Stated goal: Within the data that follows, set down exactly the lines from the one containing "make_switch_case()" through the one containing "import types", both ends included.

Source material:
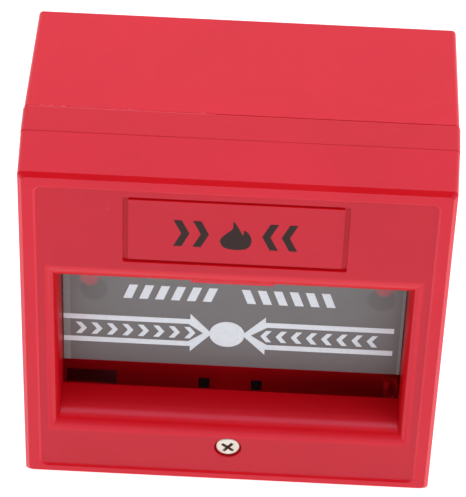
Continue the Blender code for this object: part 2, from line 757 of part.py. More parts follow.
def make_switch_screws():
    profile = [(0, 0), (1.8, 0), (1.8, 0.9), (1.4, 1.3), (0, 1.3)]
    head_low = SWITCH_HIGH + GAP
    slot_depth = (SWITCH_SCREW_DEPTH - 0.25, SWITCH_SCREW_DEPTH + 0.25)
    for x, (_, name) in zip(SWITCH_SCREWS_X, SIDES):
        place = (x, SWITCH_SCREW_DEPTH, head_low)
        screw = turned(f"switch_screw_{name}", profile, place, UP, "zinc_steel", 16)
        foot = (x, SWITCH_SCREW_DEPTH, SWITCH_LOW - 2.6)
        fuse(screw, rod(f"switch_shank_{name}", 0.9, foot, UP, 9.6, sides=16))
        slot_tall = (head_low + 0.8, head_low + 2.7)
        cut(screw, block(f"cut_switch_slot_{name}", (x - 2, x + 2), slot_depth, slot_tall))


def make_switch_terminals():
    depth = (SWITCH_REAR + GAP, SWITCH_REAR + 4.5)
    tall = (SWITCH_Z - 0.9, SWITCH_Z - 0.4)
    for x, name in zip(TERMINALS_X, ("common", "closed", "open")):
        blade = block(f"switch_terminal_{name}", (x - 1.5, x + 1.5), depth, tall, "brass")
        cut(blade, rod(f"cut_terminal_{name}", 0.65, (x, SWITCH_REAR + 2.9, SWITCH_Z - 2), UP, 3, sides=12))


def ear_outline():
    """A lever ear in (x, depth): from the arm forward to the roller's pin, with a round end."""
    reach = 1.3
    round_end = []
    for degrees in range(-165, 36, 25):
        angle = math.radians(degrees)
        round_end.append((ROLLER_X + reach * math.cos(angle), ROLLER_DEPTH + reach * math.sin(angle)))
    foot = [(ROLLER_X - 1.6, LEVER_REAR), (ROLLER_X - 5.0, LEVER_REAR), (ROLLER_X - 5.0, LEVER_REAR - 0.7)]
    return foot + round_end


def make_lever():
    """A folded strip: an arm across the plunger, two ears at the roller and two at the pivot."""
    across = (PIVOT_X + 1.5, ROLLER_X - 1.8)
    strip = (LEVER_FRONT, LEVER_REAR)
    arm = block("switch_lever", across, strip, (SWITCH_Z - LEVER_HALF, SWITCH_Z + LEVER_HALF), "zinc_steel")
    for side, name in ((-1, "low"), (1, "high")):
        layer = sorted((SWITCH_Z + side * 1.7, SWITCH_Z + side * LEVER_HALF))
        pivot_place = (PIVOT_X, PIVOT_DEPTH, layer[0])
        fuse(
            arm,
            prism(f"roller_ear_{name}", ear_outline(), layer, "z"),
            rod(f"pivot_ear_{name}", 1.3, pivot_place, UP, layer[1] - layer[0], sides=16),
            block(f"pivot_neck_{name}", (PIVOT_X, PIVOT_X + 3), (LEVER_FRONT, 20.9), layer),
        )
    cut(
        arm,
        rod("cut_lever_pivot", 0.8, (PIVOT_X, PIVOT_DEPTH, SWITCH_Z - 4), UP, 8, sides=16),
        rod("cut_lever_roller", 0.75, (ROLLER_X, ROLLER_DEPTH, SWITCH_Z - 4), UP, 8, sides=16),
    )
    roller_pin = lever_pin("roller_pin", ROLLER_X, ROLLER_DEPTH)
    carry(axis_at("lever_axis", (PIVOT_X, PIVOT_DEPTH, SWITCH_Z)), arm, roller_pin)
    lever_pin("lever_pin", PIVOT_X, PIVOT_DEPTH)
    roller_place = (ROLLER_X, ROLLER_DEPTH, SWITCH_Z - 1.4)
    tube("switch_roller", ROLLER_RADIUS, 0.8, roller_place, UP, 2.8, "white_plastic")


def lever_pin(name, x, depth):
    return rod(name, PIN_RADIUS, (x, depth, SWITCH_Z - 2.6), UP, 5.2, "zinc_steel", 16)


def make_plunger():
    profile = [(0, 0), (0.5, 0.05), (0.9, 0.4), (0.9, 5.0), (0, 5.0)]
    turned("switch_plunger", profile, (PLUNGER_X, 20.25, SWITCH_Z), BACK, "white_plastic", 16)


# ---------------------------------------------------------------- terminal block and leads


def make_terminal_block():
    body = block(
        "terminal_block",
        (-BLOCK_HALF, BLOCK_HALF),
        (BLOCK_FRONT, BLOCK_REAR),
        (BLOCK_LOW, BLOCK_HIGH),
        "black_plastic",
    )
    for index, x in enumerate(LUG_HOLES):
        fuse(body, lug_block(f"snap_lug_{index}", x, (LUG_FRONT, BLOCK_FRONT + 0.5), GAP))
    for index, x in enumerate(POLES_X):
        chamber = ((x - 2.1, x + 2.1), (20.4, 25.2), (CLAMP_Z - 2.5, CLAMP_Z + 2.5))
        cut(
            body,
            block(f"cut_chamber_{index}", *chamber),
            rod(f"cut_shaft_{index}", 2.0, (x, 24, CLAMP_Z), BACK, 6, sides=20),
            rod(f"cut_wire_entry_{index}", 1.4, (x, WIRE_DEPTH, BLOCK_LOW - 1), UP, 4, sides=16),
            rod(f"cut_lead_hole_{index}", 0.95, (x, WIRE_DEPTH, CLAMP_Z), UP, 6, sides=16),
        )


def make_terminal_parts():
    """Each pole's brass cage and the screw that closes it."""
    profile = [(0, 0), (1.5, 0), (1.7, 0.2), (1.7, 1.6), (1.2, 1.6), (1.2, 4.0), (0, 4.0)]
    for number, x in enumerate(POLES_X, 1):
        tall = (CLAMP_Z - 2.2, CLAMP_Z + 2.2)
        cage = block(f"terminal_clamp_{number}", (x - 1.8, x + 1.8), (20.7, 24.9), tall, "brass")
        cut(
            cage,
            rod(f"cut_clamp_way_{number}", 1.2, (x, WIRE_DEPTH, CLAMP_Z - 3), UP, 6, sides=16),
            rod(f"cut_clamp_thread_{number}", 1.5, (x, WIRE_DEPTH, CLAMP_Z), BACK, 3, sides=16),
        )
        top = (x, CLAMP_SCREW_TOP, CLAMP_Z)
        screw = turned(f"terminal_screw_{number}", profile, top, FRONT, "zinc_steel", 20)
        slot_depth = (CLAMP_SCREW_TOP - 0.7, CLAMP_SCREW_TOP + 0.7)
        slot_tall = (CLAMP_Z - 0.3, CLAMP_Z + 0.3)
        cut(screw, block(f"cut_driver_slot_{number}", (x - 2, x + 2), slot_depth, slot_tall))


def smooth_route(knots, per_span=7):
    """Places along a Catmull-Rom curve through the knots."""
    padded = [knots[0], *knots, knots[-1]]
    places = []
    for i in range(1, len(padded) - 2):
        before, start, end, after = (Vector(k) for k in padded[i - 1 : i + 3])
        for step in range(per_span):
            t = step / per_span
            bend = (2 * before - 5 * start + 4 * end - after) * t * t
            twist = (3 * start - before - 3 * end + after) * t * t * t
            places.append((2 * start + (end - before) * t + bend + twist) / 2)
    return places + [Vector(knots[-1])]


# Each lead's colour, its ends' places along X, and the places it passes between them
LEADS = {
    "lead_common": (
        "red_wire",
        (TERMINALS_X[0], POLES_X[0]),
        ((-16.0, 39.2, -11.0), (-14.6, 40.0, -15.0), (-11.0, 36.0, -19.3), (-7.6, 28.5, -20.6)),
    ),
    "lead_open": (
        "black_wire",
        (TERMINALS_X[2], POLES_X[1]),
        ((0.8, 39.2, -11.0), (1.2, 40.0, -15.0), (1.2, 36.0, -19.3), (0.5, 28.5, -20.6)),
    ),
    "lead_closed": (
        "blue_wire",
        (TERMINALS_X[1], POLES_X[2]),
        ((-7.6, 39.6, -10.6), (-5.5, 42.2, -14.6), (3.2, 40.2, -17.6), (7.4, 30.0, -19.6)),
    ),
}


def make_leads():
    """Insulated leads from the switch's terminals down into the terminal block."""
    for name, (finish, (start_x, end_x), middle) in LEADS.items():
        start = (start_x, SWITCH_REAR + 4.5 + GAP, SWITCH_Z - 0.65)
        above = (end_x, WIRE_DEPTH + 0.6, BLOCK_HIGH + 1.8)
        inside = (end_x, WIRE_DEPTH, BLOCK_HIGH - 0.6)
        end = (end_x, WIRE_DEPTH, CLAMP_Z + 1)
        spline_curve(name, smooth_route([start, *middle, above, inside, end]), LEAD_RADIUS, finish)


# ---------------------------------------------------------------- assembly


def main():
    clear_scene()
    make_back_box()
    make_grommet()
    make_box_inserts()
    make_chassis()
    make_chassis_screws()
    cover = make_front_cover()
    screw, washer = make_cover_screw()
    carry(axis_at("cover_axis", COVER_AXIS), cover, screw, washer)
    make_pane()
    make_return_spring()
    make_switch_case()
    make_switch_screws()
    make_switch_terminals()
    make_lever()
    make_plunger()
    make_terminal_block()
    make_terminal_parts()
    make_leads()


main()
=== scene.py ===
"""Looks of the manual call point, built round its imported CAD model.

Lengths in the shape functions are millimetres. Depth is measured back from the front plane, and the
frame's origin is the centre of the wall face, so a depth becomes a place along Y as point() says.
"""

import json
import math
import random

import bmesh
import bpy
from mathutils import Matrix, Vector
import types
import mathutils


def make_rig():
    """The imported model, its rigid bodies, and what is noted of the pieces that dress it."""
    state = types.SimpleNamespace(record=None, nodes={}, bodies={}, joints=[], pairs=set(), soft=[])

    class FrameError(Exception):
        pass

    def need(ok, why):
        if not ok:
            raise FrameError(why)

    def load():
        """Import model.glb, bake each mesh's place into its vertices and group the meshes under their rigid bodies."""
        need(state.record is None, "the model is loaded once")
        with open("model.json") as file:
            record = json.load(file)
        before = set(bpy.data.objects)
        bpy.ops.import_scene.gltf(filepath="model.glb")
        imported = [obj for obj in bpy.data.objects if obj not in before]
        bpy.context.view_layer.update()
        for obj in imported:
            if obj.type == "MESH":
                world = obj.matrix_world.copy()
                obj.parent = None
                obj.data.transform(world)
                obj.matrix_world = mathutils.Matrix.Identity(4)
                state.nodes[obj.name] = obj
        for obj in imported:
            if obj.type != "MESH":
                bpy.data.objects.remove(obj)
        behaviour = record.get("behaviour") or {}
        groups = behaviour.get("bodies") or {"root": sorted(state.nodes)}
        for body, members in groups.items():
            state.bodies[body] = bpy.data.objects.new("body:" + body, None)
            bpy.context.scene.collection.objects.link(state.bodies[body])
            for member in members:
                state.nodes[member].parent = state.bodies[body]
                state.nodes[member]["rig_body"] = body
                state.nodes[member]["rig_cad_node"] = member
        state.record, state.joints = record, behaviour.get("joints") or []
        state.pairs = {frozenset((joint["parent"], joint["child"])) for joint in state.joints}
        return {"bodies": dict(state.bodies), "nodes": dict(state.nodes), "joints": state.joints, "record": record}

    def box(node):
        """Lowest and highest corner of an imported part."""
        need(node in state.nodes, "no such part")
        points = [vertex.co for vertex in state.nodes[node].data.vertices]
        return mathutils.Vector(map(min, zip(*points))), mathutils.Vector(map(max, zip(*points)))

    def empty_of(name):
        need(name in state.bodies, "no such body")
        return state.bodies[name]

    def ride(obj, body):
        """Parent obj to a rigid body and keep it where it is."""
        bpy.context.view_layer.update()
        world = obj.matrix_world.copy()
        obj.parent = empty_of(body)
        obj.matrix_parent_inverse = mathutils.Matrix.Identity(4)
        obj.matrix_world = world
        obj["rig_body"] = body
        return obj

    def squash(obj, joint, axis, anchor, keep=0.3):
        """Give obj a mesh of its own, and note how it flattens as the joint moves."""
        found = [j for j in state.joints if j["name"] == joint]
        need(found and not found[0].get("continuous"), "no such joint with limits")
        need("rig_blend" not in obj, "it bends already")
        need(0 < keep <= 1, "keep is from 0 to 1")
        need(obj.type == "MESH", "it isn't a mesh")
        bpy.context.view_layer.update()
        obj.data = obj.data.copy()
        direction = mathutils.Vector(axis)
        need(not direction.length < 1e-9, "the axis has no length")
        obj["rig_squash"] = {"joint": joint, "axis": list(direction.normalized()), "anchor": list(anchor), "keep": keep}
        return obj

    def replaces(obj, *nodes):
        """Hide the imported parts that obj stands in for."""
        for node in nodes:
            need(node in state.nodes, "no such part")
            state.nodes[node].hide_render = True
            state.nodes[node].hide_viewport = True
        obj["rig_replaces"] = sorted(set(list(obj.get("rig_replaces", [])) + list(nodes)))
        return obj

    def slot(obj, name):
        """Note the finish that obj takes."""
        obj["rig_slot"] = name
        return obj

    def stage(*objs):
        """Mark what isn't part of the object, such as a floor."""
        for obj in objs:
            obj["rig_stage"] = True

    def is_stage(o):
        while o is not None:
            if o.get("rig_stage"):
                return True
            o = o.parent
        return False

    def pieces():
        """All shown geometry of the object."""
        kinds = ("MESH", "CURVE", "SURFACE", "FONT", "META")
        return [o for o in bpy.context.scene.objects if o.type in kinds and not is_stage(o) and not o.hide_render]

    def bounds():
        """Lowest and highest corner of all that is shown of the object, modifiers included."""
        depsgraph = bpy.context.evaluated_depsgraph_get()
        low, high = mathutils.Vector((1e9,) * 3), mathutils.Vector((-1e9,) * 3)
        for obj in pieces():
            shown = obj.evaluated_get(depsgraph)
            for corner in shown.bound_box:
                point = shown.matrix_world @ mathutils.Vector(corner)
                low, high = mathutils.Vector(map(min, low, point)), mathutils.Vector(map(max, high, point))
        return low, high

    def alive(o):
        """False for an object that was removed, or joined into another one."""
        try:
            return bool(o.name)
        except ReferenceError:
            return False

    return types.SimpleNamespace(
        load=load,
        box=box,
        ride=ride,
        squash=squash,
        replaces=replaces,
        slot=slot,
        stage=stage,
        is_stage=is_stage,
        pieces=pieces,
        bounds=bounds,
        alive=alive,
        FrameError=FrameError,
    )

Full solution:
    make_switch_case()
    make_switch_screws()
    make_switch_terminals()
    make_lever()
    make_plunger()
    make_terminal_block()
    make_terminal_parts()
    make_leads()


main()
=== scene.py ===
"""Looks of the manual call point, built round its imported CAD model.

Lengths in the shape functions are millimetres. Depth is measured back from the front plane, and the
frame's origin is the centre of the wall face, so a depth becomes a place along Y as point() says.
"""

import json
import math
import random

import bmesh
import bpy
from mathutils import Matrix, Vector
import types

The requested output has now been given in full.